2. Blaming your problems on your past. Although the past affects us, it need not define us. We can choose, decide and act – and take control of our lives. Don’t let the heartache from the past define who you become.
3. Running away from problems. It’s crazy just to bury your head in the sand and act like are fine when you’re dealing with a mess. Face reality, take action and work to turn life round.
4. Being ungrateful. Being thankful sets you free in your heart and mind. It inspires all that’s good - and, also, oils relationships. But an ungrateful person will wear others down. It destroys your spirit, so you feel down and depressed.

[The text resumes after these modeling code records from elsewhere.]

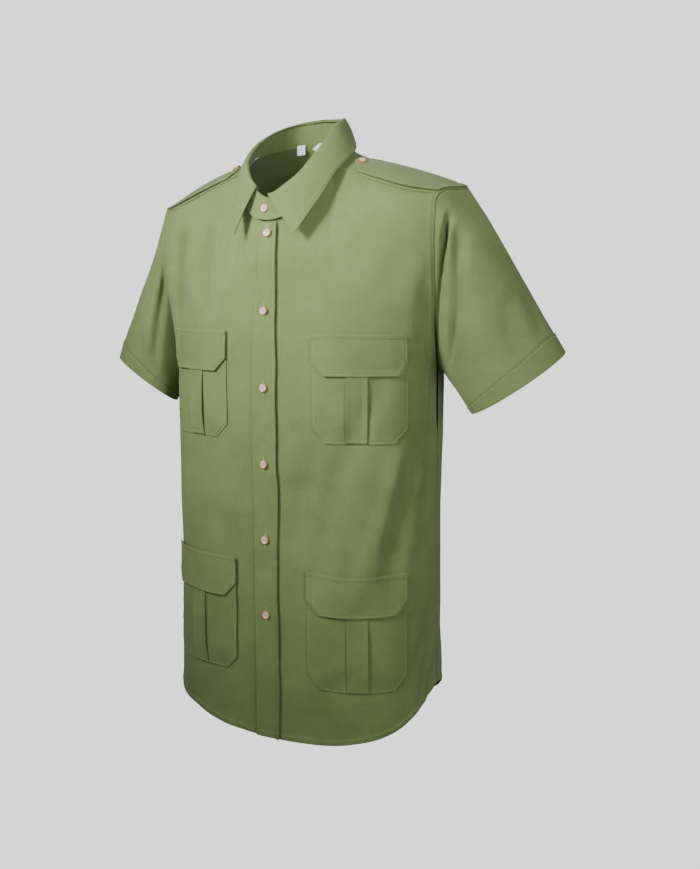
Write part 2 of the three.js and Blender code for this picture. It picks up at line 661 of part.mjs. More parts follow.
// Epaulettes lie on the yoke, from the armhole to a point beside the collar
const YOKE_LIFT = EPAULETTE_LIFT + CLOTH;
function onYoke(out, along, lift) {
  const normal = facing((u, v) => yokePoint(u, v), out, along);
  return plus(yokePoint(out, along), normal, lift);
}
function epaulettePoint(lengthShare, widthShare) {
  const point = 1 - Math.abs(2 * widthShare - 1);
  const start = lerp(EPAULETTE.shoulder, EPAULETTE.point, point);
  const along = lerp(EPAULETTE.frontEdge, EPAULETTE.backEdge, widthShare);
  const lift = YOKE_LIFT + EPAULETTE_LIFT * Math.sin(Math.PI * lengthShare);
  return onYoke(lerp(start, EPAULETTE.end, lengthShare), along, lift);
}
function addEpaulettes() {
  for (const [name, side] of [['left', 1], ['right', -1]]) {
    const grid = steps(4).map((widthShare) => steps(9).map((lengthShare) => {
      const p = epaulettePoint(lengthShare, widthShare);
      return side < 0 ? flip(p) : p;
    }));
    addPiece(`epaulette_${name}`, wall(grid, CLOTH, side), fabric);
  }
}

// A four-hole shirt button: a turned disc with a raised rim, set flat on the cloth
function addButton(name, seat, normal) {
  const dish = BUTTON_THICK - 0.7;
  const profile = [
    [0, 0],
    [BUTTON_RADIUS - 1.2, 0],
    [BUTTON_RADIUS, 1.1],
    [BUTTON_RADIUS - 0.3, BUTTON_THICK - 0.4],
    [BUTTON_RADIUS - 0.9, BUTTON_THICK],
    [BUTTON_RADIUS - 2, dish],
    [0, dish],
  ].map(([r, y]) => new THREE.Vector2(r, y));
  const geometry = new THREE.LatheGeometry(profile, 12);
  const mesh = new THREE.Mesh(geometry, pearl);
  mesh.name = name;
  mesh.position.set(...dressed(plus(seat, normal, 2 * SEAM)));
  mesh.quaternion.setFromUnitVectors(new THREE.Vector3(0, 1, 0), new THREE.Vector3(...normal));
  shirt.add(mesh);
}
const COLLAR_BUTTON_TURN = -4;
function addButtons() {
  const placketLift = LAY + CLOTH;
  BUTTON_HEIGHTS.forEach((z, i) => {
    const seat = frontPoint(0, z, placketLift);
    const normal = unit(minus(frontPoint(0, z, placketLift + 1), seat));
    addButton(`button_${i + 1}`, seat, normal);
  });
  const stand = standPoint(COLLAR_BUTTON_TURN, 0.5, COLLAR_LAP + STAND_WALL);
  addButton('button_collar', stand, unit([-0.04, -1, 0.12]));
  for (const [name, side] of [['left', 1], ['right', -1]]) {
    const seat = epaulettePoint(EPAULETTE_BUTTON_SHARE, 0.5);
    const middle = (EPAULETTE.frontEdge + EPAULETTE.backEdge) / 2;
    const normal = unit(minus(onYoke(EPAULETTE.shoulder, middle, 1), onYoke(EPAULETTE.shoulder, middle, 0)));
    const place = side < 0 ? flip(seat) : seat;
    addButton(`button_epaulette_${name}`, place, side < 0 ? flip(normal) : normal);
  }
}

// Blank tabs hanging inside the back of the neck
function addTab(name, tab) {
  const degrees = tab.width / 2 / NECK_MM_PER_DEGREE;
  const grid = steps(1).map((v) => steps(3).map((u) => {
    const turn = tab.turn + lerp(degrees, -degrees, u);
    const wrapped = turn > 180 ? turn - 360 : turn;
    const place = plus(onNeck(NECK, wrapped), collarOut(wrapped), -TAB_WALL - tab.gap);
    return plus(place, [0, 0, -1], tab.drop + v * tab.length);
  }));
  addPiece(name, wall(grid, TAB_WALL, 1), tabWhite);
}

addFronts();
addBack();
addYoke();
addSleeves();
addStand();
addLeaf();
addPlacket();
addPockets();
addEpaulettes();
addButtons();
addTab('size_tab', SIZE_TAB);
addTab('neck_label', NECK_LABEL);

export default shirt;
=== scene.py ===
"""A short-sleeved olive utility shirt: cloth panels, sewing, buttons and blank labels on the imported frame."""
import math
from functools import partial

import bpy
import numpy as np
from mathutils import Matrix, Vector


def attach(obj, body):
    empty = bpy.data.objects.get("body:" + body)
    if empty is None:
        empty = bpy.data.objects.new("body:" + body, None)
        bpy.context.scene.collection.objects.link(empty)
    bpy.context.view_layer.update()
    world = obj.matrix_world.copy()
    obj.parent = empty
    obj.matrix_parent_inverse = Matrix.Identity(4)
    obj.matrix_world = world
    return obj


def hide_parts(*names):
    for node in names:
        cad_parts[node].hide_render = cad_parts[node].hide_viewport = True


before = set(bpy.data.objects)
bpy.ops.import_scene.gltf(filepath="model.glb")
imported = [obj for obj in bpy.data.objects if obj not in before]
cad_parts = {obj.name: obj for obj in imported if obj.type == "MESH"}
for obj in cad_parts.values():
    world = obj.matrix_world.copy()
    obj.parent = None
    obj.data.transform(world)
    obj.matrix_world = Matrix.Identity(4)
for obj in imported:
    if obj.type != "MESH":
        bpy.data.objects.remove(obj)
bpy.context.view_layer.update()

MM = 0.001

# Camera: turned round the shirt, tipped down a little, with a long lens; degrees and metres
CAMERA_AZIMUTH = 28
CAMERA_PITCH = 5.5
CAMERA_DISTANCE = 2.1
CAMERA_ASIDE = 0.0575
CAMERA_HEIGHT = -0.15
LENS = 65.25
FLOOR_Z = -1.45

# Cloth and its layers, then the sizes of the body's form, all in millimetres but for the two roundnesses
CLOTH = 0.9
INTERFACED = 1.6
LAYER = 1.55
UNDERARM_Z = -257
SIDE_Y = 12
FRONT_ROUNDNESS = 2.3
BACK_ROUNDNESS = 2.05
LAP = 18
CHEST_FULLNESS = 9
BACK_FULLNESS = 7
SWELL_SCALE = 27
NECK_SHARE = 0.34
ROUND_MM = 185
SIDE_MM = 1.35 * ROUND_MM


def table(names, rows):
    """A short table as named columns."""
    return dict(zip(names.split(), np.array(rows, float).T))


# Horizontal sections: half width, and where the centre front and centre back stand
SECTIONS = table("z half front back", [
    (-760, 189, -104, 110),
    (-650, 188, -105, 108),
    (-550, 187, -107, 106),
    (-450, 187, -109, 107),
    (-350, 188, -110, 113),
    (-257, 189, -110, 120),
])
CENTRE_FRONT = table("z y", [(-257, -110), (-200, -110), (-140, -106), (-70, -97)])
CENTRE_BACK = table("z y", [(-257, 120), (-190, 121), (-98, 110)])

# Shirt-tail hem: how far round from the centre (1 is the side seam), and its height
HEM_FRONT = table("round z", [
    (-1, -669), (-0.8, -692), (-0.6, -707), (-0.4, -719), (-0.2, -732), (0, -740),
    (0.2, -743), (0.4, -739), (0.6, -726), (0.8, -701), (1, -669),
])
HEM_BACK = table("round z", [
    (-1, -669), (-0.86, -672), (-0.66, -690), (-0.4, -714), (0, -728),
    (0.4, -714), (0.66, -690), (0.86, -672), (1, -669),
])

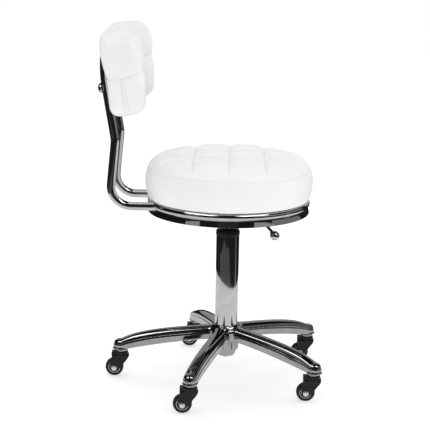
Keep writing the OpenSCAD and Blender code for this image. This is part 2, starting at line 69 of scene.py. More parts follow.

5. Being angry and bitter. Refusing to forgive, and bearing grudges against others, will slowly poison your life and your personality. It’s much better to release them and to focus, instead, on living a happy and fulfilling life.
6. Letting your expectations rule your life. Life rarely goes smoothly and according to plan – and people disappoint us and let us down. Accepting this is normal takes some tension out of life.
7. Disrespecting yourself and others. Every single person deserves respect, and every single person is fighting their own battle. So focus on being kind, understanding and forgiving.
8. Neglecting important relationship. A relationship that’s built on unconditional love – where a person accepts us for who and what we are
– is truly a gift and is worth fighting for. Don’t take it for granted
– recognise that it’s a gift.
9. Loving people who are bad for us. Not every person will build into your life. Be aware of those who who’ll use you, or who want to bring you down, or who want to hurt you, or destroy your confidence.
10. Never taking risks. If you always play it safe, you’ll find you end up going nowhere. You must be ready to take risks - or you will miss so much in life.